7 „Ich arbeite mit ihm super zusammen. Ich finde, er hat auch den richtigen Kompass. Das ist meine persönliche Überzeugung. Er hat Wirtschaftskompetenz, was wir in diesen Zeiten dringend brauchen – gerade in der Alternative zur Ampel, die das völlig vermissen lässt.“


So redet Söder öffentlich über Merz, also den Mann, der CDU und Unionsfraktion führt, Oppositionsführer ist, Kanzler werden will. „Wirtschaftskompetenz“ also bescheinigt Söder Merz, nennt kein anderes Themenfeld. Er verzichtet auf die These, dass Merz Deutschland regieren kann, dass er in allen relevanten Politikfeldern kompetent wäre. Söder weiß: Merz hat nie regiert, weder im Bund noch im Land. 
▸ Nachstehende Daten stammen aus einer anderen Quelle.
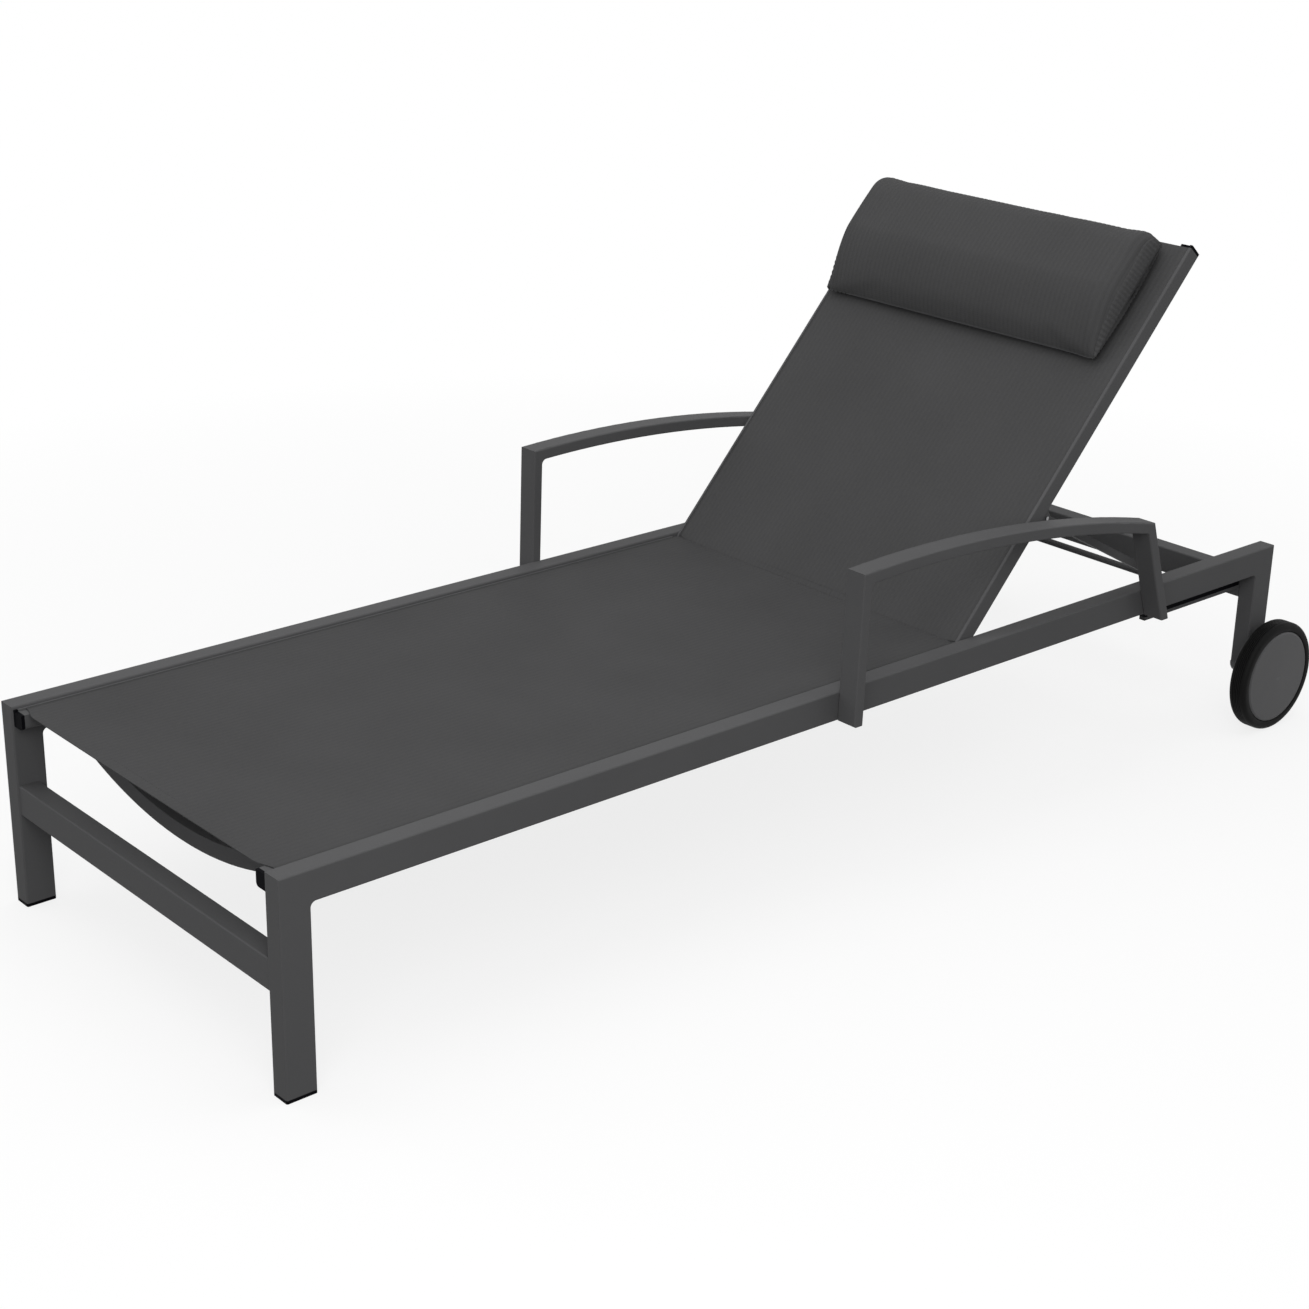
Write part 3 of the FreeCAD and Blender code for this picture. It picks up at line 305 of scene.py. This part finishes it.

8 „Die AfD ist keine konservative Gruppe. Die AfD ist eine radikale Partei. Die AfD will raus aus der Europäischen Union.“


Klare Kante gegen die AfD, die in den Umfragen zur Bayern-Wahl bei etwa 13 Prozent liegt (die rechten Freien Wähler werden bei 14 Prozent taxiert). Das hat in Bayern Tradition, die CSU hat sich stets klar nach extrem rechts abgegrenzt, einst schon gegen die rechtsradikalen „Republikaner“. Wie sagte schon Franz Josef Strauß? „Rechts von der CDU/CSU darf es keine demokratisch legitimierte Partei geben.“  

9 „Die Mehrwertsteuer auf Lebensmittel/Grundnahrungsmittel auf null – entlastet viele, viele Familien ...“

Willkommen im Wahlkampf. Die Mehrwertsteuer auf Lebensmittel auf Null zu senken hat Söder schon mehrfach gefordert. Das CSU-Wahlprogramm wirbt weicher „für eine Senkung der Mehrwertsteuer auf alle Lebensmittel und Getränke“.